Whether a network is experiencing low, medium, or high traffic, firewalls are always important to have for the purpose of either permitting or rejecting network traffic based on the packets and data that are allowed on a specific network. Basically, a network administrator will need to design inputs for their network that will determine the type(s) of traffic that will be allowed in, or rejected, based on these
predetermined parameters.

Simple firewalls were initially designed as rudimentary packet filters. Over the last 25+ years however, firewalls have evolved both in their general capacities and their overall complexity. At their beginnings, firewalls were assigned to specific network boundaries (often between trustworthy and [untrustworthy] networks). Over time though, firewalls have reached the point where they are now also being deployed to safeguard internal portions of a singular network.

An example of this might be a large company running its own network; there will typically be internal firewalls to safeguard any compartmentalized internal network feature. Sensitive data centers represent an important sub-feature of a primary network, and a data center is a good example of a network feature that will often utilize internal firewalls for added security (and protection from potential internal network threats). Now that we have reviewed the basics of firewall dynamics, let’s get into the details and complexities of Next-Generation firewalls.

What Are Next-Generation Firewalls?

While the earlier-generation and more simplistic firewalls rely on basic packet filtration, next-generation firewalls introduce more complexity into the packet/data review process. The early firewalls are  imply evaluating the changing states of packet location, packet sourcing, packet destinations, and all the corresponding addresses of these packet movements.

Essentially, next-generation firewalls come into play when they start to introduce and incorporate nuanced regulations for the individual programs, applications, and selected users that are permitted to operate within the network. Next-generation firewalls are also capable of integrating data components aggregated from other technologies, for the general purpose of optimizing traffic access or denial related network decisions.

One informative example we can use to demonstrate the advantages and functionalities of next-generation firewalls has to do with other network filtration mechanisms. In the case of some next-generation  firewalls, there is actually an ability to perform important URL filtering, in addition to the capacity for terminating Transport Layer Security and Secure Sockets Layer connections. Even just exploring these fundamental improvements of Next-Generation Firewall network security gives the impression of what a game-changer next-generation firewalls can be for generalized network security.

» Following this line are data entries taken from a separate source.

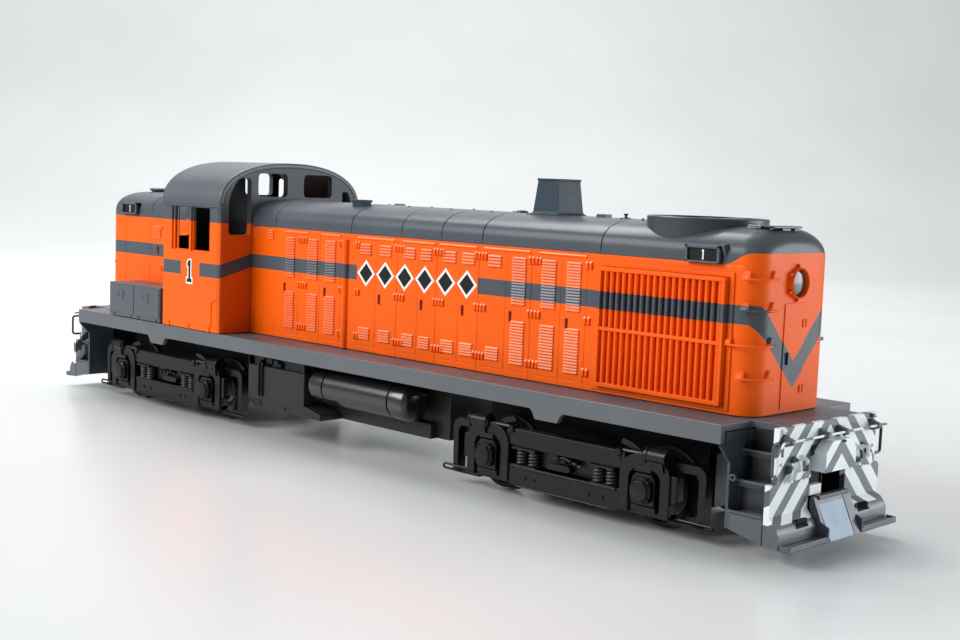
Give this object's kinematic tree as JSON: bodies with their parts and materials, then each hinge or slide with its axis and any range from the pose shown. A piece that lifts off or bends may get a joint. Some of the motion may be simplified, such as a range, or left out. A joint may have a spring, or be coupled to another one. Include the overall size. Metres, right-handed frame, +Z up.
{
  "type": "model diesel locomotive",
  "caption": "O scale model diesel road-switcher with a long hood, cab, short hood, end steps and two swivelling powered trucks.",
  "frame": {"origin": "under the middle of the locomotive, on the surface the wheel flanges stand on", "axes": "+X along the locomotive towards the long-hood end, +Y to its left, +Z up"},
  "size_m": [0.36, 0.0658, 0.0981],
  "materials": {
    "body_orange": "satin bright orange paint over moulded plastic, with a grey roof band and a grey stripe",
    "trim_grey": "satin mid grey paint",
    "frame_grey": "satin mid grey paint on a die-cast frame, with a tread pattern on the walkway",
    "pilot_stripes": "satin white and grey chevron stripes",
    "underframe_black": "satin charcoal moulded plastic",
    "truck_casting": "satin black die-cast metal",
    "wheel_steel": "blackened turned steel with brighter treads",
    "motor_steel": "plain drawn steel",
    "steel": "plain turned steel",
    "brass": "turned brass",
    "wire_black": "black moulded wire",
    "lens": "dark clear plastic lens",
    "circuit_board": "green printed circuit board"
  },
  "bodies": {
    "body": {"air_reservoir_left": "underframe_black", "air_reservoir_right": "underframe_black", "battery_box_left": "trim_grey", "battery_box_right": "trim_grey", "cab_body": "body_orange", "cab_floor": "underframe_black", "cab_roof": "trim_grey", "circuit_board": "circuit_board", "exhaust_stack": "trim_grey", "footboards_front": "trim_grey", "footboards_rear": "trim_grey", "frame": "frame_grey", "fuel_tank": "underframe_black", "grab_iron_front": "wire_black", "grab_iron_rear": "wire_black", "headlight_bezel_front": "body_orange", "headlight_bezel_rear": "body_orange", "headlight_lens_front": "lens", "headlight_lens_rear": "lens", "kingpin_front": "steel", "kingpin_rear": "steel", "long_hood": "body_orange", "number_board_front_left": "trim_grey", "number_board_front_right": "trim_grey", "number_board_rear_left": "trim_grey", "number_board_rear_right": "trim_grey", "pilot_front": "pilot_stripes", "pilot_rear": "pilot_stripes", "radiator_fan_shroud": "trim_grey", "radiator_grille_left": "body_orange", "radiator_grille_right": "body_orange", "short_hood": "body_orange", "steps_front_a": "trim_grey", "steps_front_b": "trim_grey", "steps_rear_a": "trim_grey", "steps_rear_b": "trim_grey", "uncoupling_lever_front": "trim_grey", "uncoupling_lever_rear": "trim_grey"},
    "front_driven_wheels": {"axle_front_driven": "wheel_steel", "wheel_front_driven_a": "wheel_steel", "wheel_front_driven_b": "wheel_steel"},
    "front_trailing_wheels": {"axle_front_trailing": "wheel_steel", "wheel_front_trailing_a": "wheel_steel", "wheel_front_trailing_b": "wheel_steel"},
    "rear_driven_wheels": {"axle_rear_driven": "wheel_steel", "wheel_rear_driven_a": "wheel_steel", "wheel_rear_driven_b": "wheel_steel"},
    "rear_trailing_wheels": {"axle_rear_trailing": "wheel_steel", "wheel_rear_trailing_a": "wheel_steel", "wheel_rear_trailing_b": "wheel_steel"},
    "front_truck": {"gearbox_front": "truck_casting", "motor_front": "motor_steel", "side_frame_front_a": "underframe_black", "side_frame_front_b": "underframe_black"},
    "rear_truck": {"gearbox_rear": "truck_casting", "motor_rear": "motor_steel", "side_frame_rear_a": "underframe_black", "side_frame_rear_b": "underframe_black"},
    "front_motor_rotor": {"motor_rotor_front": "brass"},
    "rear_motor_rotor": {"motor_rotor_rear": "brass"}
  },
  "joints": [
    {"name": "front_truck_swivel", "type": "hinge", "parent": "body", "child": "front_truck", "pos_m": [0.104, 0, 0.028], "axis": [0, 0, 1], "range_deg": [-10, 10]},
    {"name": "front_driven_wheels_spin", "type": "hinge", "parent": "front_truck", "child": "front_driven_wheels", "pos_m": [0.1337, 0, 0.0116], "axis": [0, 1, 0], "continuous": true},
    {"name": "front_trailing_wheels_spin", "type": "hinge", "parent": "front_truck", "child": "front_trailing_wheels", "pos_m": [0.0743, 0, 0.0116], "axis": [0, 1, 0], "continuous": true},
    {"name": "front_motor_spin", "type": "hinge", "parent": "front_truck", "child": "front_motor_rotor", "pos_m": [0.123, 0, 0.037], "axis": [0, 0, 1], "continuous": true},
    {"name": "rear_truck_swivel", "type": "hinge", "parent": "body", "child": "rear_truck", "pos_m": [-0.104, 0, 0.028], "axis": [0, 0, 1], "range_deg": [-10, 10]},
    {"name": "rear_driven_wheels_spin", "type": "hinge", "parent": "rear_truck", "child": "rear_driven_wheels", "pos_m": [-0.1337, 0, 0.0116], "axis": [0, 1, 0], "continuous": true},
    {"name": "rear_trailing_wheels_spin", "type": "hinge", "parent": "rear_truck", "child": "rear_trailing_wheels", "pos_m": [-0.0743, 0, 0.0116], "axis": [0, 1, 0], "continuous": true},
    {"name": "rear_motor_spin", "type": "hinge", "parent": "rear_truck", "child": "rear_motor_rotor", "pos_m": [-0.123, 0, 0.037], "axis": [0, 0, 1], "continuous": true}
  ],
  "couplings": [
    {"joint": "front_driven_wheels_spin", "follows": "front_motor_spin", "ratio": 0.090909},
    {"joint": "rear_driven_wheels_spin", "follows": "rear_motor_spin", "ratio": 0.090909}
  ]
}
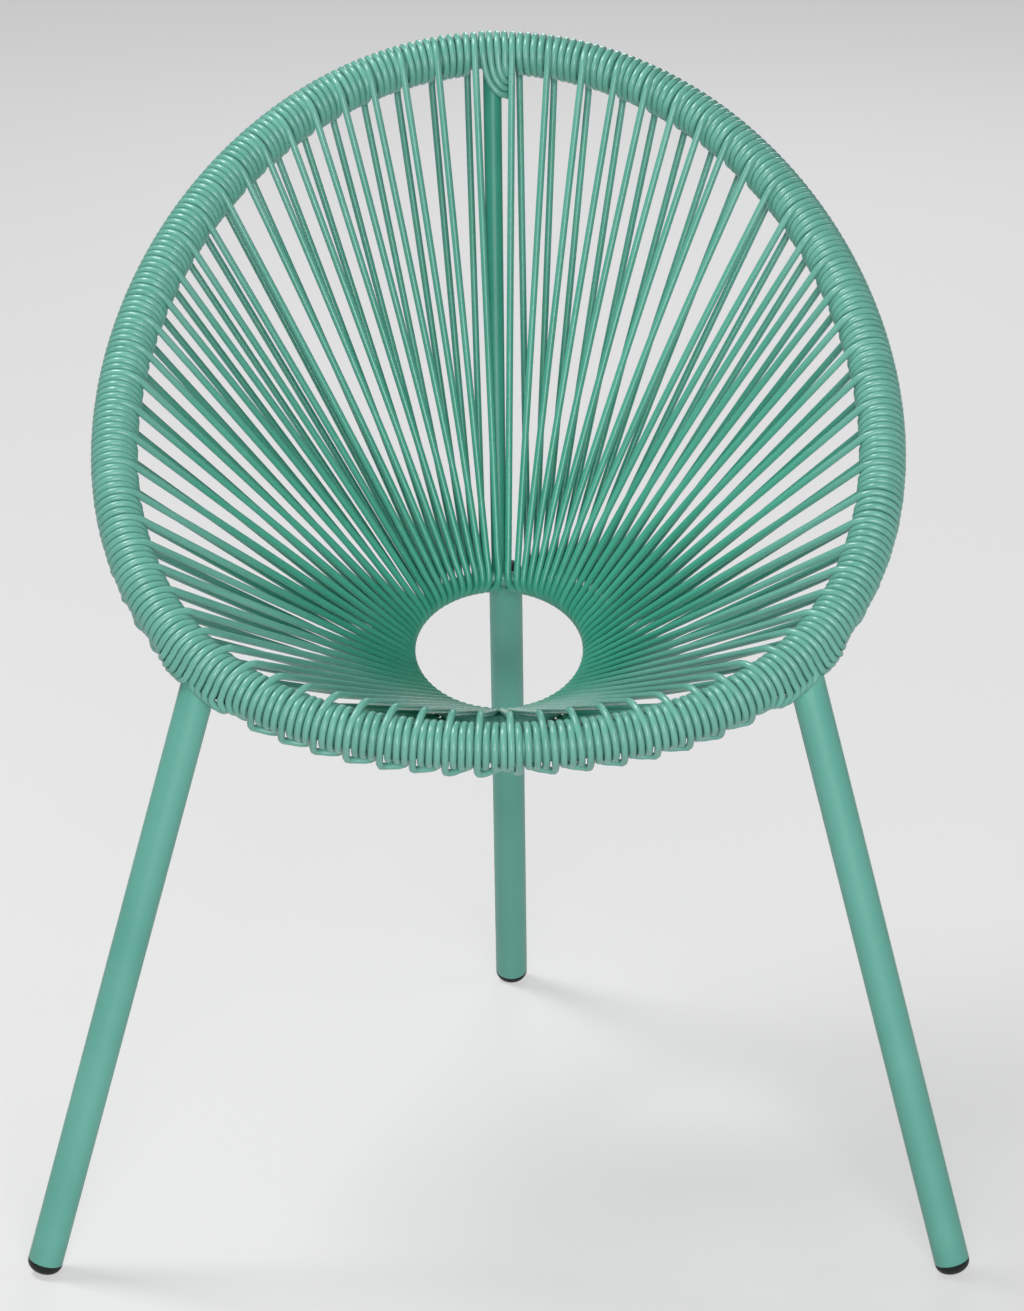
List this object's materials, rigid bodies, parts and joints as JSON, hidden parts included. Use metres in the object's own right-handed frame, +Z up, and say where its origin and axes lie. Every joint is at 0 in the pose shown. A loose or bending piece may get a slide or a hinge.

However, there are even more aspects to consider when it comes to the advantages of Next-Generation firewall network security improvements. This is to say that some Next-Generation firewalls are actually capable of supporting Software Defined Wide Area Networking (otherwise referred to as SD-WAN as a helpful shorthand representation). This is a revolutionary feature, since it allows for a significant improvement of efficiency with regard to the way that dynamic SD-WAN connectivity protocols are being carried out within optimized networks.

Primary Benefits of Next-Generation Firewalls

Whereas earlier iterations of network firewalls are much more simplistic packet filters for a given network, Next-Generation firewalls offer much more dynamic network safeguarding. The benefits of  utilizing Next-Generation firewalls within a specified network are diverse and multi-faceted. One of the most clear-cut and obvious benefits of utilizing next-generation firewalls within a given network
boundary has to do with sectioning off and giving extra protection to sensitive network aspects.

Let’s say we are working within a complex network that is serving many different operational departments. A good example of this could be a government agency that works with sensitive or even classified data sets. Within this agency there will typically be information and data that need to be protected from general access and kept sequestered from the average network operator.

This kind of sensitive or classified information will only be viewable by individuals and operators with a significant security clearance within the network. In this instance, Next-Generation firewalls can serve to protect and limit access to these sensitive data structures within the network in question. A next-generation firewall can offer any network entity the profound benefit of having not only external
perimeter security and packet filtration, but also internal checkpoints and protections for guarding sensitive network features.

Additional Components & Features of Next-Generation Firewalls

So far, we have covered the basic overview of firewall design, and how next-generation firewalls are really changing the landscape of network security. What we have not yet considered, however, is the reality that previously independent security features are now being integrated into Next-Generation firewalls. This is helping to further increase both the capacity and the security potential of networks
all over the world.

One example of a network security feature that is now being integrated into Next-Generation firewalls is known as IPS, or Intrusion Prevention Systems. The integration of IPS into next-gen firewalls creates a condition wherein the firewall can not only scan and review certain varieties of basic network traffic, but it can also move deeper into the process of traffic analysis by enforcing more sophisticated
network policies.

This is to say that a next-generation firewall integrating Intrusion Prevention Systems is capable of tracing specific signatures and picking up even the smallest anomalies and inconsistencies with passing network traffic. In turn, this can help to mitigate network threats before they can ever cause problems.

Additionally, next-generation firewalls can incorporate a more sophisticated version of the core task of packet and data filtration within a network. Referred to as DPI or Deep Packet Inspection, this variation of packet filtering is a more complex process that allows for a more nuanced evaluation of packet content, and much smarter protocols that the next-gen firewall is capable of enforcing.

This is to indicate that while more primitive firewalls only have so many policies they are capable of enforcing onto the aggregate traffic within a network, a next-gen firewall using DPI protocols can enforce more sophisticated policies. For example, a next-generation firewall utilizing Deep Packet Inspection could have the capability to scan past the more basic markers to see deeper information like specific
applications being actuated within the network.